What is required: Write out all of the lines below, exactly and completely.

Data segment:
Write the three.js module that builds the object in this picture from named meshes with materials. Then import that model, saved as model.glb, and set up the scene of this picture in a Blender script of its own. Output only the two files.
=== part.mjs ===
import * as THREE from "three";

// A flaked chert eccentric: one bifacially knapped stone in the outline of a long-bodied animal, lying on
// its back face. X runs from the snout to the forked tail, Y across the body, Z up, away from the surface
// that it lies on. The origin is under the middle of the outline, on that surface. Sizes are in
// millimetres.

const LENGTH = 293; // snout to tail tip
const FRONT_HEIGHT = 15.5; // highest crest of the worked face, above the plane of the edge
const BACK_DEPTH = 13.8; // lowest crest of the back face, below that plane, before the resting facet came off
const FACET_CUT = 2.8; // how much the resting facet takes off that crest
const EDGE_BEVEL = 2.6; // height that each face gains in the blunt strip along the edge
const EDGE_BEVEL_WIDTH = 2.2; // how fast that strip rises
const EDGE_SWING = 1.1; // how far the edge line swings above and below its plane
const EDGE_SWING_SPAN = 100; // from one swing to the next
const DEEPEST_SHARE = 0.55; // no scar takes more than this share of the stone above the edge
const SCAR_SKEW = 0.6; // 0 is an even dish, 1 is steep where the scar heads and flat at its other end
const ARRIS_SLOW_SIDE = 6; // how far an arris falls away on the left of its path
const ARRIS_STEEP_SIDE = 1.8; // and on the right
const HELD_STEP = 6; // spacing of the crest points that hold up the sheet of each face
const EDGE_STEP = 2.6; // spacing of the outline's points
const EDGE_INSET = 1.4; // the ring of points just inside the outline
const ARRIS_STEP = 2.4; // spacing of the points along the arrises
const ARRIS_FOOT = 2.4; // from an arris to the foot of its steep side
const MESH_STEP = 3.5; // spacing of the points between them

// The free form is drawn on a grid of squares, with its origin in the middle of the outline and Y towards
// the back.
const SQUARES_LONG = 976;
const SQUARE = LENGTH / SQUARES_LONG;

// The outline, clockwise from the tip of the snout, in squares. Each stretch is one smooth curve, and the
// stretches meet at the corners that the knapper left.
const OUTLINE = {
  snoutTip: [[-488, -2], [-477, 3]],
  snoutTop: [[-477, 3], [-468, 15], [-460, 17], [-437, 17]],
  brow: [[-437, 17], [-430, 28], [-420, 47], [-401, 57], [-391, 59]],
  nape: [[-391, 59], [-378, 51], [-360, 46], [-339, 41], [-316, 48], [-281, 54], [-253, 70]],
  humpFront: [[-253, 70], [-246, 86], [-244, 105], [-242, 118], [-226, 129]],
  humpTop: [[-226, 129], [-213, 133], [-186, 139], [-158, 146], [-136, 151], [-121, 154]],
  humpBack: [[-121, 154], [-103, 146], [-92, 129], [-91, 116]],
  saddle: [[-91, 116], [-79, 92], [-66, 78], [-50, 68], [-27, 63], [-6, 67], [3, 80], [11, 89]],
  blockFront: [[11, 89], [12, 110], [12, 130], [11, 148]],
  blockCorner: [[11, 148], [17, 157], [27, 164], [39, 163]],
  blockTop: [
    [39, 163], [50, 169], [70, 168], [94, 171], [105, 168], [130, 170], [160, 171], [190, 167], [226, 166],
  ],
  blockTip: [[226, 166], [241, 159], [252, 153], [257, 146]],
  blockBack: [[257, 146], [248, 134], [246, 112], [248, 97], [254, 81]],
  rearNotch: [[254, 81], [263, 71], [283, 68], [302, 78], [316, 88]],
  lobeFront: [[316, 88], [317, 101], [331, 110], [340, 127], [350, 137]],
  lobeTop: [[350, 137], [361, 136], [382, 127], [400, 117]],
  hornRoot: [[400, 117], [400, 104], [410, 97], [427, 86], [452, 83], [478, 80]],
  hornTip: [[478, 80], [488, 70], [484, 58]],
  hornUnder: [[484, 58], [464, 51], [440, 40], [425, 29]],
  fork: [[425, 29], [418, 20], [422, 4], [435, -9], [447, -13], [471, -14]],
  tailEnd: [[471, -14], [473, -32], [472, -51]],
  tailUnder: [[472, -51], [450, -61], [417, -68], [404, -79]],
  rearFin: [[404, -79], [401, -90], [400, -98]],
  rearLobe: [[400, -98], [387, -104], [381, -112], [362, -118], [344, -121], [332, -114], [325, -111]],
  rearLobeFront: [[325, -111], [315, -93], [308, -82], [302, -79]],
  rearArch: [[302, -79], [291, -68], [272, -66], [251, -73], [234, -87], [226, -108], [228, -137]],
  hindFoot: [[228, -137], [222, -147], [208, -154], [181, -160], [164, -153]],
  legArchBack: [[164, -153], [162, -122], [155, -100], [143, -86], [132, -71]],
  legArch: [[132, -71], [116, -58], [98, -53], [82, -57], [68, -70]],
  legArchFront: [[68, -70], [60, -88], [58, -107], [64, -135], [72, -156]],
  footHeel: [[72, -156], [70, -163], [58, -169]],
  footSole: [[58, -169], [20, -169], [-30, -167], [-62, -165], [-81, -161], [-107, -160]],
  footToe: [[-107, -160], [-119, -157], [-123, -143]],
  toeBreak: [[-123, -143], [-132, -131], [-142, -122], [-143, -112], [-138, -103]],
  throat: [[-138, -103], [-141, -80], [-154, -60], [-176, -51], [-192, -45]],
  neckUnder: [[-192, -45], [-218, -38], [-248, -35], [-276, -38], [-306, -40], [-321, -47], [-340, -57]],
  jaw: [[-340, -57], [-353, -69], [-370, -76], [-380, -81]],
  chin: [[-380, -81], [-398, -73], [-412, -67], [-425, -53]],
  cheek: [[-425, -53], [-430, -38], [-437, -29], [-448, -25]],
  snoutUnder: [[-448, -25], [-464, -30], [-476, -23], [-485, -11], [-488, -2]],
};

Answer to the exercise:
Write the three.js module that builds the object in this picture from named meshes with materials. Then import that model, saved as model.glb, and set up the scene of this picture in a Blender script of its own. Output only the two files.
=== part.mjs ===
import * as THREE from "three";

// A flaked chert eccentric: one bifacially knapped stone in the outline of a long-bodied animal, lying on
// its back face. X runs from the snout to the forked tail, Y across the body, Z up, away from the surface
// that it lies on. The origin is under the middle of the outline, on that surface. Sizes are in
// millimetres.

const LENGTH = 293; // snout to tail tip
const FRONT_HEIGHT = 15.5; // highest crest of the worked face, above the plane of the edge
const BACK_DEPTH = 13.8; // lowest crest of the back face, below that plane, before the resting facet came off
const FACET_CUT = 2.8; // how much the resting facet takes off that crest
const EDGE_BEVEL = 2.6; // height that each face gains in the blunt strip along the edge
const EDGE_BEVEL_WIDTH = 2.2; // how fast that strip rises
const EDGE_SWING = 1.1; // how far the edge line swings above and below its plane
const EDGE_SWING_SPAN = 100; // from one swing to the next
const DEEPEST_SHARE = 0.55; // no scar takes more than this share of the stone above the edge
const SCAR_SKEW = 0.6; // 0 is an even dish, 1 is steep where the scar heads and flat at its other end
const ARRIS_SLOW_SIDE = 6; // how far an arris falls away on the left of its path
const ARRIS_STEEP_SIDE = 1.8; // and on the right
const HELD_STEP = 6; // spacing of the crest points that hold up the sheet of each face
const EDGE_STEP = 2.6; // spacing of the outline's points
const EDGE_INSET = 1.4; // the ring of points just inside the outline
const ARRIS_STEP = 2.4; // spacing of the points along the arrises
const ARRIS_FOOT = 2.4; // from an arris to the foot of its steep side
const MESH_STEP = 3.5; // spacing of the points between them

// The free form is drawn on a grid of squares, with its origin in the middle of the outline and Y towards
// the back.
const SQUARES_LONG = 976;
const SQUARE = LENGTH / SQUARES_LONG;

// The outline, clockwise from the tip of the snout, in squares. Each stretch is one smooth curve, and the
// stretches meet at the corners that the knapper left.
const OUTLINE = {
  snoutTip: [[-488, -2], [-477, 3]],
  snoutTop: [[-477, 3], [-468, 15], [-460, 17], [-437, 17]],
  brow: [[-437, 17], [-430, 28], [-420, 47], [-401, 57], [-391, 59]],
  nape: [[-391, 59], [-378, 51], [-360, 46], [-339, 41], [-316, 48], [-281, 54], [-253, 70]],
  humpFront: [[-253, 70], [-246, 86], [-244, 105], [-242, 118], [-226, 129]],
  humpTop: [[-226, 129], [-213, 133], [-186, 139], [-158, 146], [-136, 151], [-121, 154]],
  humpBack: [[-121, 154], [-103, 146], [-92, 129], [-91, 116]],
  saddle: [[-91, 116], [-79, 92], [-66, 78], [-50, 68], [-27, 63], [-6, 67], [3, 80], [11, 89]],
  blockFront: [[11, 89], [12, 110], [12, 130], [11, 148]],
  blockCorner: [[11, 148], [17, 157], [27, 164], [39, 163]],
  blockTop: [
    [39, 163], [50, 169], [70, 168], [94, 171], [105, 168], [130, 170], [160, 171], [190, 167], [226, 166],
  ],
  blockTip: [[226, 166], [241, 159], [252, 153], [257, 146]],
  blockBack: [[257, 146], [248, 134], [246, 112], [248, 97], [254, 81]],
  rearNotch: [[254, 81], [263, 71], [283, 68], [302, 78], [316, 88]],
  lobeFront: [[316, 88], [317, 101], [331, 110], [340, 127], [350, 137]],
  lobeTop: [[350, 137], [361, 136], [382, 127], [400, 117]],
  hornRoot: [[400, 117], [400, 104], [410, 97], [427, 86], [452, 83], [478, 80]],
  hornTip: [[478, 80], [488, 70], [484, 58]],
  hornUnder: [[484, 58], [464, 51], [440, 40], [425, 29]],
  fork: [[425, 29], [418, 20], [422, 4], [435, -9], [447, -13], [471, -14]],
  tailEnd: [[471, -14], [473, -32], [472, -51]],
  tailUnder: [[472, -51], [450, -61], [417, -68], [404, -79]],
  rearFin: [[404, -79], [401, -90], [400, -98]],
  rearLobe: [[400, -98], [387, -104], [381, -112], [362, -118], [344, -121], [332, -114], [325, -111]],
  rearLobeFront: [[325, -111], [315, -93], [308, -82], [302, -79]],
  rearArch: [[302, -79], [291, -68], [272, -66], [251, -73], [234, -87], [226, -108], [228, -137]],
  hindFoot: [[228, -137], [222, -147], [208, -154], [181, -160], [164, -153]],
  legArchBack: [[164, -153], [162, -122], [155, -100], [143, -86], [132, -71]],
  legArch: [[132, -71], [116, -58], [98, -53], [82, -57], [68, -70]],
  legArchFront: [[68, -70], [60, -88], [58, -107], [64, -135], [72, -156]],
  footHeel: [[72, -156], [70, -163], [58, -169]],
  footSole: [[58, -169], [20, -169], [-30, -167], [-62, -165], [-81, -161], [-107, -160]],
  footToe: [[-107, -160], [-119, -157], [-123, -143]],
  toeBreak: [[-123, -143], [-132, -131], [-142, -122], [-143, -112], [-138, -103]],
  throat: [[-138, -103], [-141, -80], [-154, -60], [-176, -51], [-192, -45]],
  neckUnder: [[-192, -45], [-218, -38], [-248, -35], [-276, -38], [-306, -40], [-321, -47], [-340, -57]],
  jaw: [[-340, -57], [-353, -69], [-370, -76], [-380, -81]],
  chin: [[-380, -81], [-398, -73], [-412, -67], [-425, -53]],
  cheek: [[-425, -53], [-430, -38], [-437, -29], [-448, -25]],
  snoutUnder: [[-448, -25], [-464, -30], [-476, -23], [-485, -11], [-488, -2]],
};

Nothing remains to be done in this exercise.